Já tem até email rondando caixas postais de todo o país conclamando os brasileiros, pobres coitados e também oprimidos – com acesso diuturno à Internet, diga-se – a mostrarem seu apoio ao libertário Dunga e, num gesto de solidariedade, rebelarem-se contra a Globo nesta sexta-feira, assistindo ao jogo do Brasil contra Portugal em outro canal.

Lembram, em tom de protesto, que o demônio de prata já colocou Collor no poder – lenda absolutamente mentirosa criada pelo mesmo tipo de gente – e glorificam aquele que finalmente colocou o gigante de joelhos.

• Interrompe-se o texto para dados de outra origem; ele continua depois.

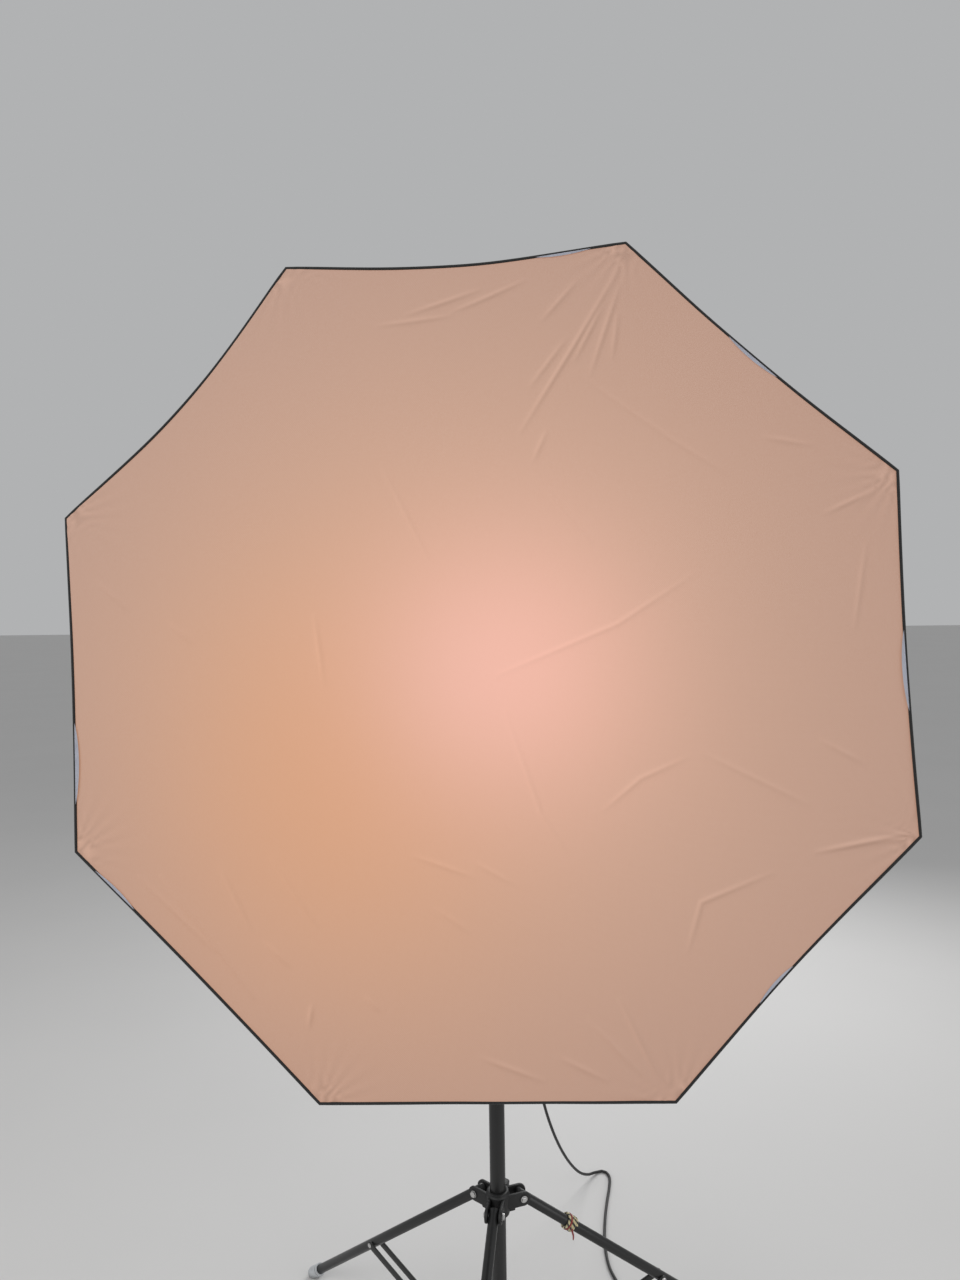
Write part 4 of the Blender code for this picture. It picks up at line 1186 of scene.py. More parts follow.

Quantas coisas fora de lugar! Tentemos ajeitá-las um pouco. Dunga tem um grande mérito em sua passagem pela Seleção: tratar todos os veículos de imprensa de forma igual, sem conceder à Globo os privilégios que sempre teve. Isso não dá a ele, entretanto, o direito de maltratar pessoas que estão apenas realizando o seu trabalho, agredindo de lambuja os nossos ouvidos, nem retira da Globo o direito, na verdade o dever, de tentar buscar os maiores privilégios possíveis em sua cobertura. Seja com entrevistas exclusivas, seja em viagens junto dos jogadores, seja do jeito que for. Se conseguir, ótimo pra ela. Se não, pelo menos fez sua parte, tentando. Não apenas ela, mas toda a imprensa deve fazer isso.

Essa forma de se ver no papel de vítima e se utilizar desse papel fictício para justificar reações gratuitamente violentas só não espanta mais porque não surpreende. É costume na “romântica e benevolente” esquerda. Para lutar contra a ditadura e suas abomináveis mortes, saia matando. Para lutar contra o malévolo capitalismo, prenda os seus habitantes numa redoma de miséria. Para lutar contra o poder de um canal de comunicação, seja mal-educado, xingue os seus integrantes.

Dunga é o comunista do futebol. Eles se merecem. E viva a esclarecida esquerda!